▶ TASK OBJECTIVE
Return all lines with the word "code" in them.

▶ Scripts that build objects
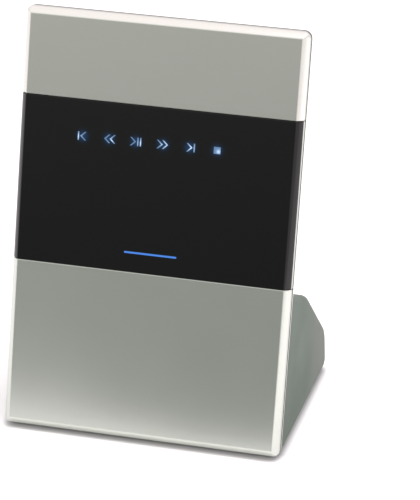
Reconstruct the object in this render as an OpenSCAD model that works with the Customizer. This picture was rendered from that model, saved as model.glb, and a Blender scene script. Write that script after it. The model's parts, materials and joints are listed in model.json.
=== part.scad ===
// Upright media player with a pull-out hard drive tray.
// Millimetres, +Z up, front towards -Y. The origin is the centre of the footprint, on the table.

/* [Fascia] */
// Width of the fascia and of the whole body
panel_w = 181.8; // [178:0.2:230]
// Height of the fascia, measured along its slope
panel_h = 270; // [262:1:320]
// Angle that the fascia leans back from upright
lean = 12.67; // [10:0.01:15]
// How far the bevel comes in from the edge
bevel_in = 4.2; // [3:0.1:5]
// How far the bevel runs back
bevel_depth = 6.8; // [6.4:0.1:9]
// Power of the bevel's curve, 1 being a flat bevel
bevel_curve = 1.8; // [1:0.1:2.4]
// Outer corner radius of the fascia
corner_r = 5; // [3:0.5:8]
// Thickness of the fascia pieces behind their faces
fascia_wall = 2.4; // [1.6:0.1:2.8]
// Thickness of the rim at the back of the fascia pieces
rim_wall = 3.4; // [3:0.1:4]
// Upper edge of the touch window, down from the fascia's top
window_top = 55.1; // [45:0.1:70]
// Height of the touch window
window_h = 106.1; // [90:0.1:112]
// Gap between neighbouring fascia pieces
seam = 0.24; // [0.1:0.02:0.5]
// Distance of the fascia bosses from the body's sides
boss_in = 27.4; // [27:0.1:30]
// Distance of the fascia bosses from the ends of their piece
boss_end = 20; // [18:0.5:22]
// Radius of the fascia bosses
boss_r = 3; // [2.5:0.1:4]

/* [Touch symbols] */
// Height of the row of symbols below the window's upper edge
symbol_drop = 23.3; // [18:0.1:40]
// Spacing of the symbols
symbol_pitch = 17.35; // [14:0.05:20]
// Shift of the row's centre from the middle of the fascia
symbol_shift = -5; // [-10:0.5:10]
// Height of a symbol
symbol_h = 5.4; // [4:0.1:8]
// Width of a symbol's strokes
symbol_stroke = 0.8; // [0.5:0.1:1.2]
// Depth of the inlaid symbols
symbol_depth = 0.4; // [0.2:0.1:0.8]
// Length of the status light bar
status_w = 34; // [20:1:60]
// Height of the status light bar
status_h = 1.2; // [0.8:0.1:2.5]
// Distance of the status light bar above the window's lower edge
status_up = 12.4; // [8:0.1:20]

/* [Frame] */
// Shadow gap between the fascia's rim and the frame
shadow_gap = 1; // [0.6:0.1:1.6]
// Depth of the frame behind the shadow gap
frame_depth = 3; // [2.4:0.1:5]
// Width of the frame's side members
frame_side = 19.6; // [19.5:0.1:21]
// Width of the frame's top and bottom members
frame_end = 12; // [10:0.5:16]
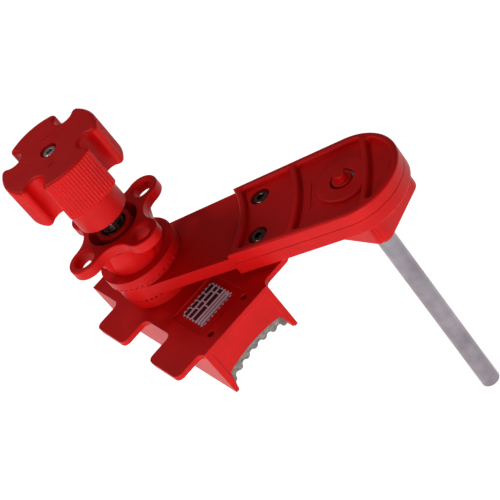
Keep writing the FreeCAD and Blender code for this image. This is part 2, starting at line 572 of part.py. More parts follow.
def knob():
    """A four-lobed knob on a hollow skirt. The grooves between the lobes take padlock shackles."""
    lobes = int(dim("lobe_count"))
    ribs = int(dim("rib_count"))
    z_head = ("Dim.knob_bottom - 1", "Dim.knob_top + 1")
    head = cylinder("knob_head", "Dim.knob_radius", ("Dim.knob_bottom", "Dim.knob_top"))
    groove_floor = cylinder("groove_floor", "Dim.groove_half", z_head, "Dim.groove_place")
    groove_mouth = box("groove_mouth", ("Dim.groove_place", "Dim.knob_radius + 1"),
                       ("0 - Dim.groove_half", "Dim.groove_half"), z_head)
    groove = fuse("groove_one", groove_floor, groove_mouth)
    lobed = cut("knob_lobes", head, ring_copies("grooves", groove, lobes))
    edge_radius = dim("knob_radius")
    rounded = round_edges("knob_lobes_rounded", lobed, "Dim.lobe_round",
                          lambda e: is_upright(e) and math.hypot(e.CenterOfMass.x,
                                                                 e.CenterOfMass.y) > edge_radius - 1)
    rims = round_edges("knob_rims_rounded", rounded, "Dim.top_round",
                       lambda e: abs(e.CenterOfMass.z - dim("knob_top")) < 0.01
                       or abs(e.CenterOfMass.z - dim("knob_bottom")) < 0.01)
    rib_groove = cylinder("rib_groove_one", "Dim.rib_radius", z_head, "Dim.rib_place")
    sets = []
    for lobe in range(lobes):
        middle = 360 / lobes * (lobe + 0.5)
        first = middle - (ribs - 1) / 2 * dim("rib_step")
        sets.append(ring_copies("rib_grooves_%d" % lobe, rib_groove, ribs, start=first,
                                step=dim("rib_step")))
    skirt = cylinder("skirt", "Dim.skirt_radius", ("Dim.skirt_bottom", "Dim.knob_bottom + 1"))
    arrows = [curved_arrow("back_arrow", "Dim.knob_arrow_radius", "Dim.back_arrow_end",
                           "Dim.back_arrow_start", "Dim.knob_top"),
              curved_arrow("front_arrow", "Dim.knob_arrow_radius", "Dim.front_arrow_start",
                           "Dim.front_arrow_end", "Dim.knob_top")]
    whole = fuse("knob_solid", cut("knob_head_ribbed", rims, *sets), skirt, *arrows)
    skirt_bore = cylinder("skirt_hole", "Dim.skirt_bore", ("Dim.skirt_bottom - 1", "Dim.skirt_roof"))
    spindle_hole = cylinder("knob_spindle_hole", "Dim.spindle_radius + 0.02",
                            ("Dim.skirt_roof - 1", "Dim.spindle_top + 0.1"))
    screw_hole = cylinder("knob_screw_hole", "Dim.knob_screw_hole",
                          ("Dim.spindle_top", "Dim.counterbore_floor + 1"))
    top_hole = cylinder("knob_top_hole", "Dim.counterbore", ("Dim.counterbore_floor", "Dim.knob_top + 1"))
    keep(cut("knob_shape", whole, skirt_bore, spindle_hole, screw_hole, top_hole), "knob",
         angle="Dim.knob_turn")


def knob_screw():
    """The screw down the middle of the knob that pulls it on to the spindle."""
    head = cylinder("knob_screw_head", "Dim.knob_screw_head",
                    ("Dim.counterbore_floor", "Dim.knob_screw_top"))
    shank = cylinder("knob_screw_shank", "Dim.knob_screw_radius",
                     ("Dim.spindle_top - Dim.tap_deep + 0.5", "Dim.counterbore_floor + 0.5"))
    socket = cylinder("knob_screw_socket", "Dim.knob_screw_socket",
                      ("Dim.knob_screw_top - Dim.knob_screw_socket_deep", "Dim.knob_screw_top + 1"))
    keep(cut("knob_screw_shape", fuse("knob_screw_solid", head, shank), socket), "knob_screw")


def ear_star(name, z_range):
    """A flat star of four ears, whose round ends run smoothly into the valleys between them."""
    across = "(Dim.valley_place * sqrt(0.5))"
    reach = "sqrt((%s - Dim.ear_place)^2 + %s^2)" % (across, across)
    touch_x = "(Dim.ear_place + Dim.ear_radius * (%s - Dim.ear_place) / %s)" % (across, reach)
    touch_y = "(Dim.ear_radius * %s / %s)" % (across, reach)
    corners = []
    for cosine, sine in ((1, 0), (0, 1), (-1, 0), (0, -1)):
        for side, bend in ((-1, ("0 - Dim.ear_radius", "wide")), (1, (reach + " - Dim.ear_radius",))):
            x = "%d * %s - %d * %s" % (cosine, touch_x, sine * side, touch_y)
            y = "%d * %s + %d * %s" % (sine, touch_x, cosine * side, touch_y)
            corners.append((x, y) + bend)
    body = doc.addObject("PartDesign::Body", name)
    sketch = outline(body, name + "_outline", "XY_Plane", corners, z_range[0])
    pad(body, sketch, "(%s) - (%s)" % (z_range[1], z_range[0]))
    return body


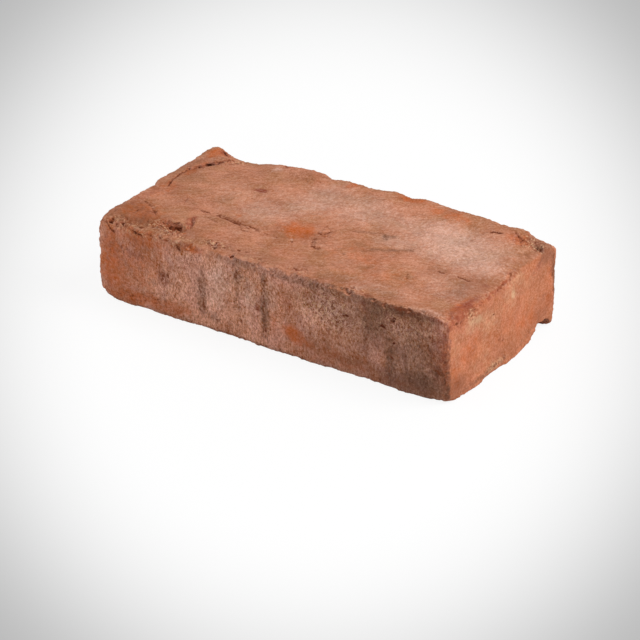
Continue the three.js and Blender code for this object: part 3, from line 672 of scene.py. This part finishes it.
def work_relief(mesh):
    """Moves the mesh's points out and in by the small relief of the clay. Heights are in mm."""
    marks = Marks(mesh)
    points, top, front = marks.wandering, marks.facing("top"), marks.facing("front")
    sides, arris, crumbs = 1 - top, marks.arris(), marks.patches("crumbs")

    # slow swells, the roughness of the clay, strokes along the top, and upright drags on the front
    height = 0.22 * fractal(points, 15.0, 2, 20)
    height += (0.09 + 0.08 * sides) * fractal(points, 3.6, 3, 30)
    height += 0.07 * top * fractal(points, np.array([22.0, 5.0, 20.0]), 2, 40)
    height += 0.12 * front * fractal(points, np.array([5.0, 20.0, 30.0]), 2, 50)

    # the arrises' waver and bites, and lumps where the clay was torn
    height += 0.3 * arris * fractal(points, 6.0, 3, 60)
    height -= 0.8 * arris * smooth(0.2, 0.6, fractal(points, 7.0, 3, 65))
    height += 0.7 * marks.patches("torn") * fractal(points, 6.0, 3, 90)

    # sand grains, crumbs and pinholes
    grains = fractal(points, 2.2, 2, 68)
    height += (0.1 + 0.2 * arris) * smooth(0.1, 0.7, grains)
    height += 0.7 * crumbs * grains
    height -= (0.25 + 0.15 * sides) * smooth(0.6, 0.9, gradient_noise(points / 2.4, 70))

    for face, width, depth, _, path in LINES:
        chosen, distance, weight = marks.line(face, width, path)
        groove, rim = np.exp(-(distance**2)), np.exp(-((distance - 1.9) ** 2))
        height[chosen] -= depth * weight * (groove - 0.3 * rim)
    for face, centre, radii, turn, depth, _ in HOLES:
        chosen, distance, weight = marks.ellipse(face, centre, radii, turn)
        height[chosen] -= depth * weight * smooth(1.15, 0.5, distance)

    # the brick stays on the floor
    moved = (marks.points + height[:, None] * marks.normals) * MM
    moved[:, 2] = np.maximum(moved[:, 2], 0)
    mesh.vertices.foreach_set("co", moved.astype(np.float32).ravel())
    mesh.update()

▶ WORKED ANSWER
Keep writing the FreeCAD and Blender code for this image. This is part 2, starting at line 572 of part.py. More parts follow.
Continue the three.js and Blender code for this object: part 3, from line 672 of scene.py. This part finishes it.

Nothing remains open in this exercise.